▸ **Records**:
########################################

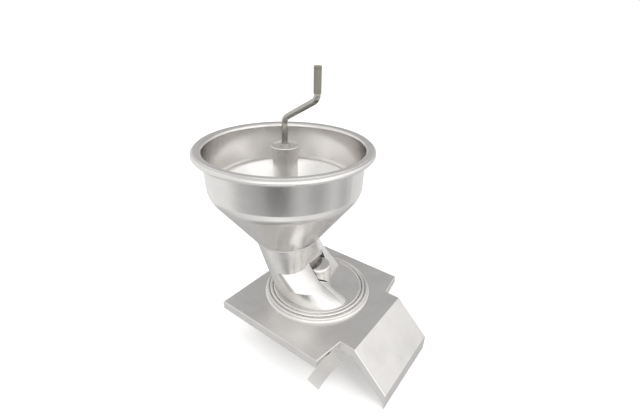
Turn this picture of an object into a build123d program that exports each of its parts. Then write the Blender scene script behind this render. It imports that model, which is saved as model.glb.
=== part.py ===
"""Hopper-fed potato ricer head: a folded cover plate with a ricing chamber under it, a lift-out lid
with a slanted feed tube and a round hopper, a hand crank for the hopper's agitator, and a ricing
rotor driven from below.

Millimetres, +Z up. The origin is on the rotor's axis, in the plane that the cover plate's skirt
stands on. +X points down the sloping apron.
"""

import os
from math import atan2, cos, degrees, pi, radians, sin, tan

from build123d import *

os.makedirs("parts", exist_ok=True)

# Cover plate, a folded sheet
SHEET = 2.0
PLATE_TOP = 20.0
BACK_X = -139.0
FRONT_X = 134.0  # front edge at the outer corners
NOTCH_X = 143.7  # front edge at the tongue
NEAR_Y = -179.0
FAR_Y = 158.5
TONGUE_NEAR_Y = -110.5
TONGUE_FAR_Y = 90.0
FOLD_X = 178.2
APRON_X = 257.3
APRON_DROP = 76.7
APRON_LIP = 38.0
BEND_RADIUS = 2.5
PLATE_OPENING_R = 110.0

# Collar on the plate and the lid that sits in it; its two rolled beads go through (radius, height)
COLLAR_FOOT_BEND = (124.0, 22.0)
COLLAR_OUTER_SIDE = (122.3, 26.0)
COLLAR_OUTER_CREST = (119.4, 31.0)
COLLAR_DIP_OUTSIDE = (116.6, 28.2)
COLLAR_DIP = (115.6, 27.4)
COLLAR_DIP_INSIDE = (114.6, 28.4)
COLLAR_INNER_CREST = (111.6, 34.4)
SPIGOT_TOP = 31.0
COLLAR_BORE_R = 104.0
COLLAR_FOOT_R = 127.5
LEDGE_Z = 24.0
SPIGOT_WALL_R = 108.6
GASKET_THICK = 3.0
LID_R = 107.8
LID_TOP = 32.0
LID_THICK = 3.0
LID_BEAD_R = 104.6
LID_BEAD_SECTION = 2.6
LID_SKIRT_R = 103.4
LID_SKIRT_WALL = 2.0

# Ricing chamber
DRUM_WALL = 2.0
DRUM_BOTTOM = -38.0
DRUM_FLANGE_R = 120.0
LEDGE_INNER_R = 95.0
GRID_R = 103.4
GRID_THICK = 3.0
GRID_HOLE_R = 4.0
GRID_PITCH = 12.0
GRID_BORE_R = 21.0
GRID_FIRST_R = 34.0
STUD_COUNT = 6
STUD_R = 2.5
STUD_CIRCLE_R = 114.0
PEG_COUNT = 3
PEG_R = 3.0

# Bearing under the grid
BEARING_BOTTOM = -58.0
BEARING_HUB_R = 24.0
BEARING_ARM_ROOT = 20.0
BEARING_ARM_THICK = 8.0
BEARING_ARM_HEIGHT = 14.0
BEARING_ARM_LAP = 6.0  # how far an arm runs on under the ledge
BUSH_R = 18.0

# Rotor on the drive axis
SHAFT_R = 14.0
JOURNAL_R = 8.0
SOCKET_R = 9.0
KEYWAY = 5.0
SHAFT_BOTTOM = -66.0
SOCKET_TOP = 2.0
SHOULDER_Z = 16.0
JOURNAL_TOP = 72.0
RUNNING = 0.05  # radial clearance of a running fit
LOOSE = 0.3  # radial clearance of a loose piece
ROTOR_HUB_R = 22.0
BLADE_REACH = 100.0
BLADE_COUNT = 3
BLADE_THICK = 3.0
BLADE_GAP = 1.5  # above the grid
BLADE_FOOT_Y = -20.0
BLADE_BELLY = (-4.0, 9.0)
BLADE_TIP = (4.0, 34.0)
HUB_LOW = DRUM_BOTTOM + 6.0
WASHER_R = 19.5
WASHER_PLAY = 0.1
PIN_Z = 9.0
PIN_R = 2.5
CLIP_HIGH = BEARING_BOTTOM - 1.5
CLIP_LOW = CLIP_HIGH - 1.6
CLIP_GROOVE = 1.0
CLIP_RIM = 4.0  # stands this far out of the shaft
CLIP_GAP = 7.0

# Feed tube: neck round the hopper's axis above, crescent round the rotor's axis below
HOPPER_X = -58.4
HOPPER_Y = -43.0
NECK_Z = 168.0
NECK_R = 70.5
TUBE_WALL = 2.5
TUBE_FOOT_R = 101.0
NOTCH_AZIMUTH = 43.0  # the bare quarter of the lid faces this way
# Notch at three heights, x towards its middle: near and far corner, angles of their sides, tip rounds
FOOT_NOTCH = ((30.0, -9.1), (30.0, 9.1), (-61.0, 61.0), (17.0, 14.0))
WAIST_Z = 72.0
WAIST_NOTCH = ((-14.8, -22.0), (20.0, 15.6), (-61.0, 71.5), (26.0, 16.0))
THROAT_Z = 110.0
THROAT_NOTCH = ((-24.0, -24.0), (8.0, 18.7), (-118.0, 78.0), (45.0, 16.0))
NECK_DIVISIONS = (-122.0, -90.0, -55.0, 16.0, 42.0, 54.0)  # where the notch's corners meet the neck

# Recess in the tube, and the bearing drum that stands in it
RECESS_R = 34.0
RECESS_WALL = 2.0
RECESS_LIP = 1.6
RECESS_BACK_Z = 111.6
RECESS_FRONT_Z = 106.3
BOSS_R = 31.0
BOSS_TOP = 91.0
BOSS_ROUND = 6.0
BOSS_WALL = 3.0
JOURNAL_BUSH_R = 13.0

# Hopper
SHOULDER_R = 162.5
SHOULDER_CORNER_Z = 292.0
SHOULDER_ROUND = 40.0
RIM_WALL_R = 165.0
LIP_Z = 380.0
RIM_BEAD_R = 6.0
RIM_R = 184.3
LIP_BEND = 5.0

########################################

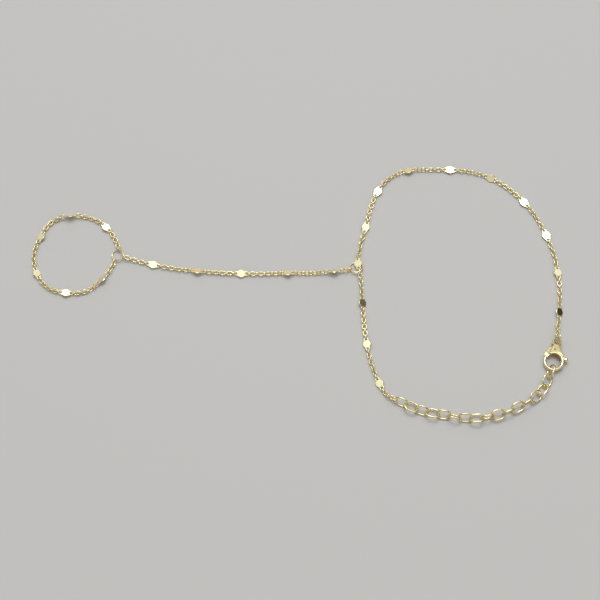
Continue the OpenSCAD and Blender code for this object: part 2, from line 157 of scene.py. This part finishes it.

########################################

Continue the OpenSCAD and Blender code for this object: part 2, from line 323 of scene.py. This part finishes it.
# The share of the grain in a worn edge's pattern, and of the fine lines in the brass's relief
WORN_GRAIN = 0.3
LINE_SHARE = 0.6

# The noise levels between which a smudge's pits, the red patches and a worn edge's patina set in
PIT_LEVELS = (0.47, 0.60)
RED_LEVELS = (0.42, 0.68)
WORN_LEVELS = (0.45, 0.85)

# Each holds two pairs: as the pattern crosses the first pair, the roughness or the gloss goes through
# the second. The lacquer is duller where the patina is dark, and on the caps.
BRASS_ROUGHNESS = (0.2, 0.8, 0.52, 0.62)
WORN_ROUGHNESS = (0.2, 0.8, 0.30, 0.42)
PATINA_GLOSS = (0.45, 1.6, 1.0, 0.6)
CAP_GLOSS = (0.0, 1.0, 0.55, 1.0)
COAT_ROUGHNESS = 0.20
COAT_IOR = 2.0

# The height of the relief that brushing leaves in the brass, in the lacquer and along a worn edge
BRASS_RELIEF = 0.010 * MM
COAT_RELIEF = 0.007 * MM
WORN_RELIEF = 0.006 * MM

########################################

▸ **Problem description**:
Going down the listing above, begin printing at the line with "Turn this picture" and finish with the line with "BUSH_R = 18.0", exactly as they appear.

▸ **Exercise output**:
Turn this picture of an object into a build123d program that exports each of its parts. Then write the Blender scene script behind this render. It imports that model, which is saved as model.glb.
=== part.py ===
"""Hopper-fed potato ricer head: a folded cover plate with a ricing chamber under it, a lift-out lid
with a slanted feed tube and a round hopper, a hand crank for the hopper's agitator, and a ricing
rotor driven from below.

Millimetres, +Z up. The origin is on the rotor's axis, in the plane that the cover plate's skirt
stands on. +X points down the sloping apron.
"""

import os
from math import atan2, cos, degrees, pi, radians, sin, tan

from build123d import *

os.makedirs("parts", exist_ok=True)

# Cover plate, a folded sheet
SHEET = 2.0
PLATE_TOP = 20.0
BACK_X = -139.0
FRONT_X = 134.0  # front edge at the outer corners
NOTCH_X = 143.7  # front edge at the tongue
NEAR_Y = -179.0
FAR_Y = 158.5
TONGUE_NEAR_Y = -110.5
TONGUE_FAR_Y = 90.0
FOLD_X = 178.2
APRON_X = 257.3
APRON_DROP = 76.7
APRON_LIP = 38.0
BEND_RADIUS = 2.5
PLATE_OPENING_R = 110.0

# Collar on the plate and the lid that sits in it; its two rolled beads go through (radius, height)
COLLAR_FOOT_BEND = (124.0, 22.0)
COLLAR_OUTER_SIDE = (122.3, 26.0)
COLLAR_OUTER_CREST = (119.4, 31.0)
COLLAR_DIP_OUTSIDE = (116.6, 28.2)
COLLAR_DIP = (115.6, 27.4)
COLLAR_DIP_INSIDE = (114.6, 28.4)
COLLAR_INNER_CREST = (111.6, 34.4)
SPIGOT_TOP = 31.0
COLLAR_BORE_R = 104.0
COLLAR_FOOT_R = 127.5
LEDGE_Z = 24.0
SPIGOT_WALL_R = 108.6
GASKET_THICK = 3.0
LID_R = 107.8
LID_TOP = 32.0
LID_THICK = 3.0
LID_BEAD_R = 104.6
LID_BEAD_SECTION = 2.6
LID_SKIRT_R = 103.4
LID_SKIRT_WALL = 2.0

# Ricing chamber
DRUM_WALL = 2.0
DRUM_BOTTOM = -38.0
DRUM_FLANGE_R = 120.0
LEDGE_INNER_R = 95.0
GRID_R = 103.4
GRID_THICK = 3.0
GRID_HOLE_R = 4.0
GRID_PITCH = 12.0
GRID_BORE_R = 21.0
GRID_FIRST_R = 34.0
STUD_COUNT = 6
STUD_R = 2.5
STUD_CIRCLE_R = 114.0
PEG_COUNT = 3
PEG_R = 3.0

# Bearing under the grid
BEARING_BOTTOM = -58.0
BEARING_HUB_R = 24.0
BEARING_ARM_ROOT = 20.0
BEARING_ARM_THICK = 8.0
BEARING_ARM_HEIGHT = 14.0
BEARING_ARM_LAP = 6.0  # how far an arm runs on under the ledge
BUSH_R = 18.0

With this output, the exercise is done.